On Wednesday, Motorola said it had replaced the head of its mobile device handset business, giving the reins to Stu Reed, who had been serving as executive vice president of Motorola’s integrated supply chain operating unit.
“Stu Reed takes on possibly the most difficult job in the industry,” said Garner. The biggest problem facing Motorola — and now Reed — may be its product lineup, he added.
“In our view the biggest single problem is the product portfolio, which is under siege in all segments across most of the world,” Garner said. “One aspect of that is that Motorola has had a rather U.S.-centric view of what its portfolio should look like — fine for selling in the U.S., but not fine elsewhere,” he commented.
Reed may be well-served to include more executives based outside North America in the product rollout process, Garner suggested.
To date, however, Motorola has shown no signs “of a coherent push to repair the damage,” and is having trouble establishing a new and innovative product to become a category leader, as it once did with the Razr line, added Garner.
Larger Shakeup Coming?
Motorola’s competitors have been actively taking advantage of the company’s weakness. A recent report from Gartner showed Nokia widening its lead over Motorola, and third place Samsung narrowing the gapbetween it and Motorola.
“Nokia and Ericsson have learned how to manage the ups and downs, butMotorola seems to have misjudged the market,” telecom analyst Jeff Kagan told the E-Commerce Times. “The problem is they still do not have anything to replace the Razr. The Razr was hot, but like a comet burned out and there was nothing to replace it.”
Motorola is likely to “go through a series of ups and downs over coming years,” Kagan added. “This is just one down period. The problem is they have to shake this off and move on and recover. The worse problem is the management didn’t seem to catch on quick enough and dull the pain.”
Motorola shares inched higher in afternoon trading Thursday, rising a surging market to climb a penny to $17.96.
Still, shareholders are likely to ratchet up the pressure on Zander if Motorola can’t reverse its fortunes soon. While Motorola appeased Icahn with the job cuts and share buyback, more action may be necessary.
Protecting Other Units
A particular challenge Motorola faces is protecting its other business units, including its enterprise gear unit, from the weakness in the handset business, said Gartner analyst Michael King.
“Motorola has put out an impressive product lineup for enterprises, but if the mobile device business continues to suffer a lack of profitability, it may have to divert resources,” King told the E-Commerce Times.
If Motorola doesn’t continue to invest in developing new products and services in the enterprise network area, “rivals will pounce” and Motorola will face the prospect of having more than one business unit in trouble, he added.
One shareholder, Jackson Leadership Systems founder Eric Jackson, this week issued what he calls “Motorola Plan B” through his blog this week, calling for Zander’s immediate removal, a revamped board of directors and a new long-term strategic plan.

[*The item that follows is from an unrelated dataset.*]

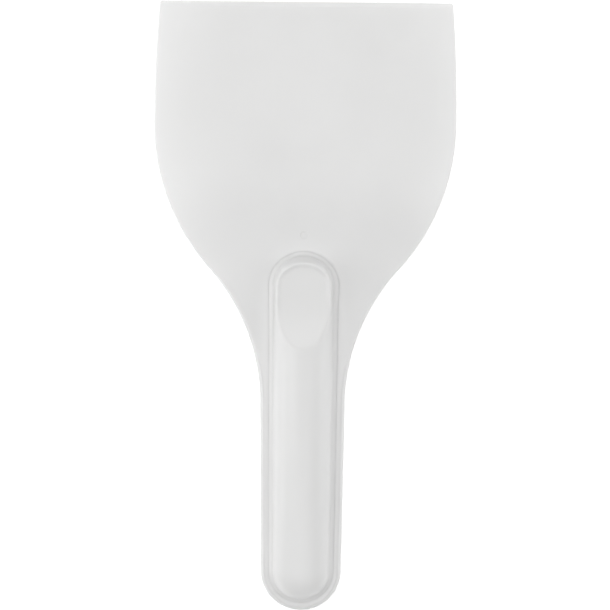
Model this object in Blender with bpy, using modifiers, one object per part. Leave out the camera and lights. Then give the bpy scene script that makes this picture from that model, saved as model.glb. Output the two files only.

“A long-term vision and strategy is not cost containments and siterationalizations alone,” wrote Jackson, who is asking shareholders to pledge their support for his alternatives. “The simple truth is that customers do not like the current lineup of phones and there needs to be a better strategy for more compelling phones that will raise revenue.”
Since Zander took the helm at Motorola, shareholders have seen a 14 percent return on their investment, Jackson noted,compared to a nearly 38 percent return for Nokia shareholders and an average of 35 percent for all stocks in the S&P 500.
“This company has a leadership and a mobile product problem which needs to be corrected” now, he said, “not in six months from now after it falls further behind its competitors.”